The silence of the hillsides
For the past six months, I’ve worked as an assistant conservation biologist with the Nature Conservancy of Canada (NCC) in Riding Mountain Natural Area in western Manitoba. I found that a summer in the area challenged me to reconsider how I valued species and spaces.
In past summers, I have spent weeks paddling through the remote rivers of northern Ontario and Manitoba. While travelling, I often felt the nervousness that comes with spontaneous wildlife encounters, the discomfort of travel over unfriendly territory (like, seemingly endless thickets of hazelnut) and a sense of immersion in the natural world. In contrast to these places, some of NCC’s properties occupy a quarter-section, though in many areas, numerous quarter-sections and partial parcels have been sewn together to create larger blocks of conservation land.

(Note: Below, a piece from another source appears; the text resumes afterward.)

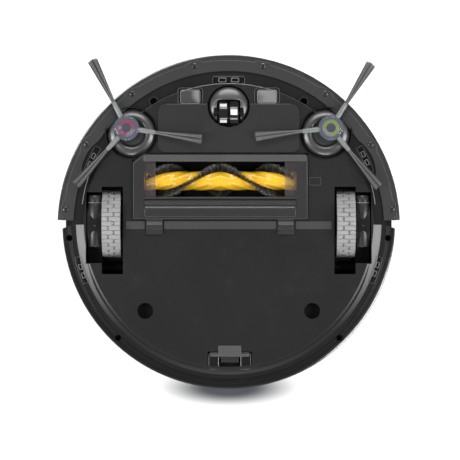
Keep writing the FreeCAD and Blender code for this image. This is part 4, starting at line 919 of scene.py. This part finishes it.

On a recent windy autumn day, I was assessing the impact of cattle grazing on one of NCC’s properties when I heard a mating male elk bugle nearby. “How beautiful,” I thought, and carried on my way until I caught sight of the bull elk running through the grassland a hundred metres away. He ducked into a stand of trees, and we watched each other a bit warily until I turned back to my work.
A half-hour later, I entered a nearby cluster of trees, making a racket to let the elk know I was around. Unfortunately for me, the wind that day stole my voice, and minutes later a surprised elk ran full tilt through the woods no more than 30 metres away from me.
Heart in throat, I retreated back to the grassland, where at least I could be seen if not heard.
Later, as I was on my way back to my truck, I almost stepped on a coyote perched perfectly still over its burrow! I was upwind, so the coyote was unaware of m presence; I stood back, enjoying such unusual proximity to a wild animal. Then a large snort in the bushes broke the spell and the coyote spotted me and ran off. I was left to wonder just who was snorting at us.
I’ll admit I was on edge for the remainder of that gusty day, wary of all the animals that could not hear me coming. The next morning, though, the sun rose calm and quiet to burn off the morning fog. A frost had settled onto the rose stems and their last clinging leaves, and I found myself sitting silently on a hilltop, watching the world reverse itself in a perfect reflection of trees in the small lake.
I reflected on just how much life a quarter-section of land can have. Once you’re in them, the small forest patches can seem as endless as larger tracts in places where no roads go. And the hillsides can offer such peace when you’re tucked away from the wind and watching waves roll through the prairie; as quiet as any I have known.
Working with NCC, I learned about the variety of species, the thickness of the brush and the powerful sense of calm found even in smaller, more settled places. Nature isn't far off — it's close by.
As someone who previously split most of their time between cities and lands accessible only by a hard day’s travel, I was inspired by the experiences I had on a few hundred acres tucked among the hayfields. It made me hope that perhaps humans and the rest of the natural world can co-mingle and maybe even coexist. Even with that spooky elk.